Furthermore, a continuous disclosure is something the Ministry of Economic Development "might consider"in its review (now underway), but such a move would increase the compliance burden for companies, she said.

One of the drivers of calls for a more rigorous disclosure regime has been the belief that some industry players knew there were problems at Provincial long before the company stopped taking investor funds.

At least one financial adviser told the Business Herald they stopped putting clients' money into the company late last year because they had concerns about the company.

The company did reissue its prospectus in January, and Diplock said the commission was looking at it to see "if they were actually truthful".

But she dismisses allegations of problems at Provincial long before they were publicly revealed.

"Harry Hindsight! Everyone has great hindsight when a company goes bust. We hear that people say 'well, I knew that,' well if they did know that, why didn't they come to us and tell us? We'd have been quite happy to receive that information."
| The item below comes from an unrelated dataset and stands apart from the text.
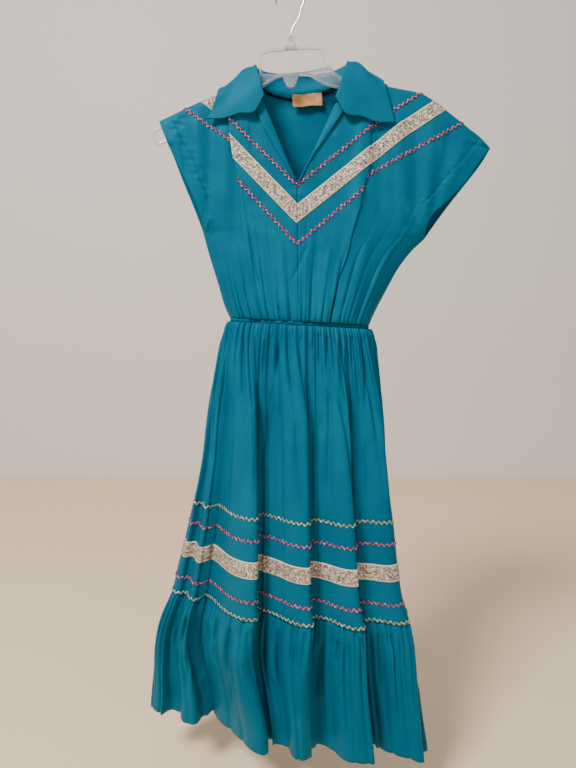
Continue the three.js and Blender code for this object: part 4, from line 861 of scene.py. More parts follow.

Should the commission discover problems with a company's offer documents it can ban them, an act which is not publicised but which Diplock says the commission has done many times.

But the commission does not monitor finance companies on a day-to-day basis, that is the role of a prudential regulator, she says.

"We don't have that sort of oversight in this country. Whether we should or not is still an open question."

The Ministry of Economic Development (MED) was also looking at that issue in its review and would canvas public opinion in a discussion paper to be released in October.

The role of finance companies' trustees, "is a form of prudential supervision" albeit a light-handed one.

Her opinion is that the trustees, who are currently self-regulating through their professional body, should be forced to strengthen their supervision of finance companies.

"One of the policy suggestions being tossed around by the MED is that there might be some role for the Securities Commission to oversee the way in which trustees undertake their role and that might be part of a beefed-up regulatory framework in this area.

"We will certainly be considering that option if it's put forward by the MED as part of their review."

But the trustees still rely on financial information provided by the company through its auditors, who are overseen by the Institute of Chartered Accountants. This is an area where Diplock sees scope for improvement.

"There's been some thought about a co-regulatory role for us in relation to auditors and I have called for an independent oversight body for auditors for some time."

But with the commission already co-regulating the stock exchange and likely to co-regulate financial intermediaries at some point in the future, its workload is likely to increase substantially.

Diplock says she has informed the Government the commission is "comfortable" with that, "as long as we're appropriately resourced".